- _Instructions for the task_: Take the lines from the one bearing "Continue the FreeCAD" to the one bearing "return head.fuse([shoulder, thread]).cut(slot)", inclusive, and reproduce them exactly; include no other line.

— Begin Task data —

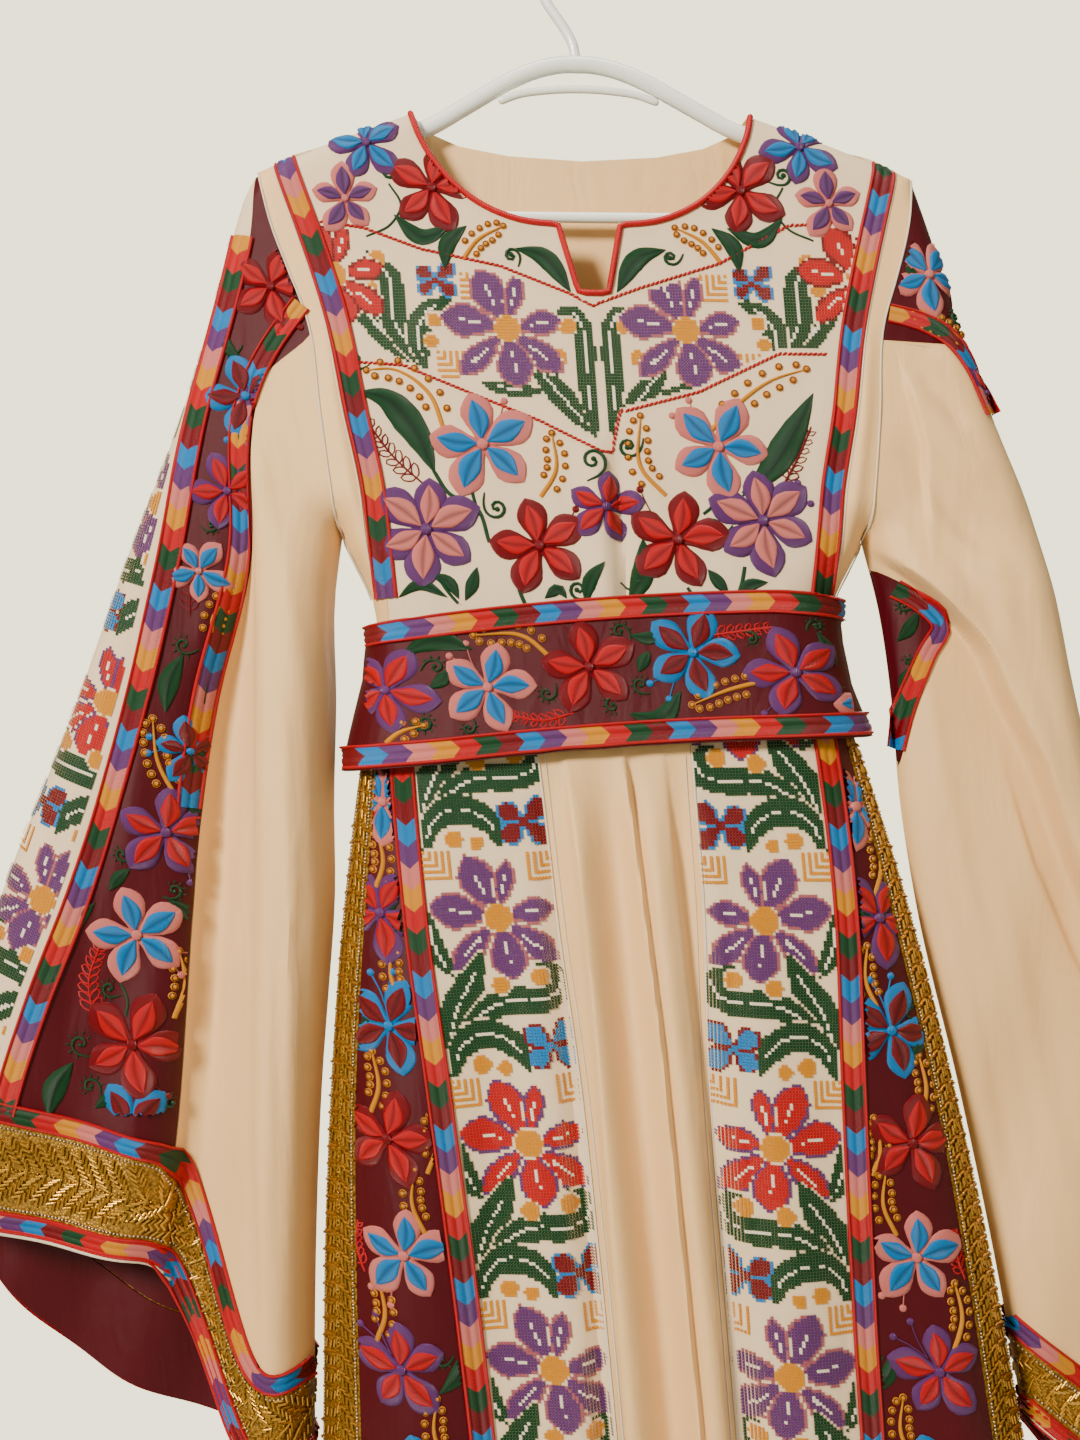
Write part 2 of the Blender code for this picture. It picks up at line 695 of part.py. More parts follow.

— End Task data —
— Begin Task data —

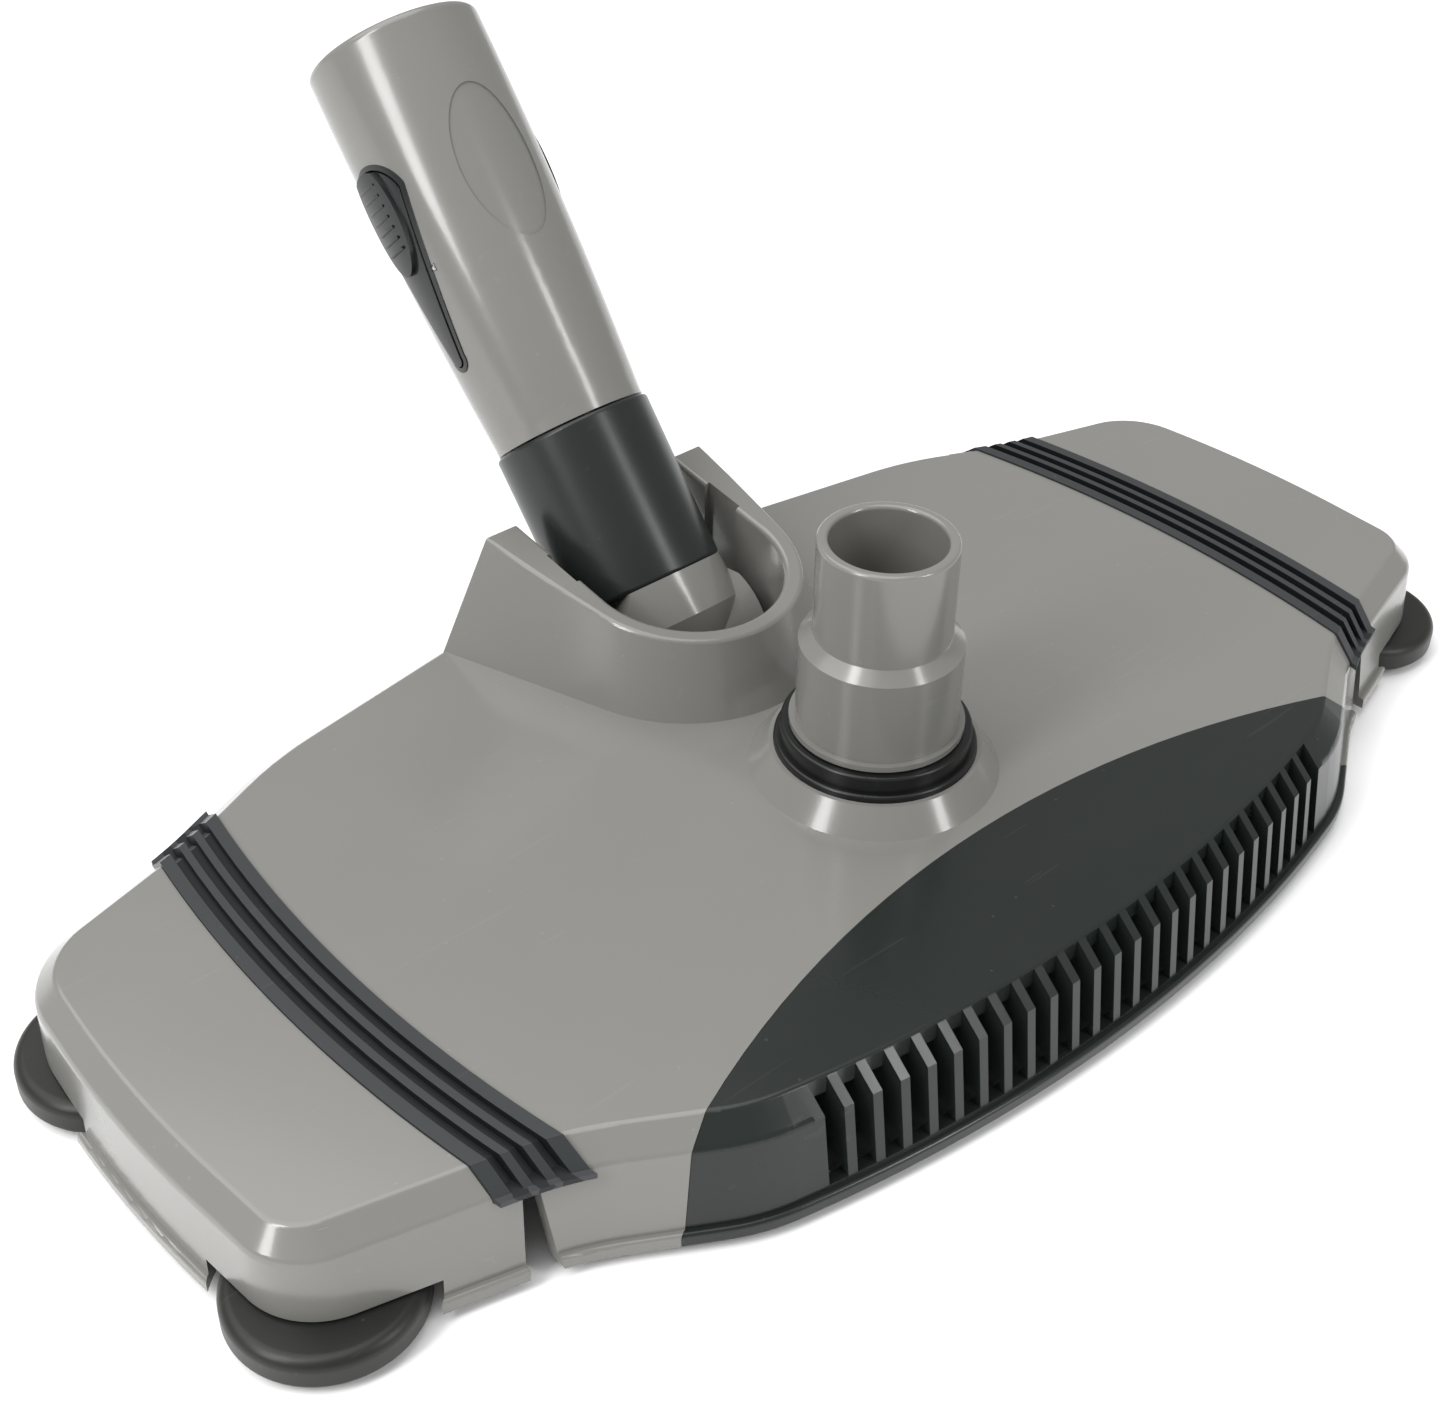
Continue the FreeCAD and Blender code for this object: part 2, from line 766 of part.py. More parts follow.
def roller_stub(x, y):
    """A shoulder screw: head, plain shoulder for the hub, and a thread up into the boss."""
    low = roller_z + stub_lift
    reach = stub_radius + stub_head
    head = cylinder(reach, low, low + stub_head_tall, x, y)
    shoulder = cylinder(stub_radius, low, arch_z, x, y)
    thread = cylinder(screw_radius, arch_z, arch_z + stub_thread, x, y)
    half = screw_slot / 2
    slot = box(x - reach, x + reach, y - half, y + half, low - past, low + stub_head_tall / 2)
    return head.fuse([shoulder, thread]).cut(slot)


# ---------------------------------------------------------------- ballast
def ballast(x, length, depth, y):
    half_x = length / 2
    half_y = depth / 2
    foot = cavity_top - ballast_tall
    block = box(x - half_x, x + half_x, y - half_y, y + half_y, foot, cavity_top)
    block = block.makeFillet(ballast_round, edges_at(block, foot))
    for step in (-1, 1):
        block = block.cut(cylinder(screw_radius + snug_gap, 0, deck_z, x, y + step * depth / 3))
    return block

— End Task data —

- _Task response_:
Continue the FreeCAD and Blender code for this object: part 2, from line 766 of part.py. More parts follow.
def roller_stub(x, y):
    """A shoulder screw: head, plain shoulder for the hub, and a thread up into the boss."""
    low = roller_z + stub_lift
    reach = stub_radius + stub_head
    head = cylinder(reach, low, low + stub_head_tall, x, y)
    shoulder = cylinder(stub_radius, low, arch_z, x, y)
    thread = cylinder(screw_radius, arch_z, arch_z + stub_thread, x, y)
    half = screw_slot / 2
    slot = box(x - reach, x + reach, y - half, y + half, low - past, low + stub_head_tall / 2)
    return head.fuse([shoulder, thread]).cut(slot)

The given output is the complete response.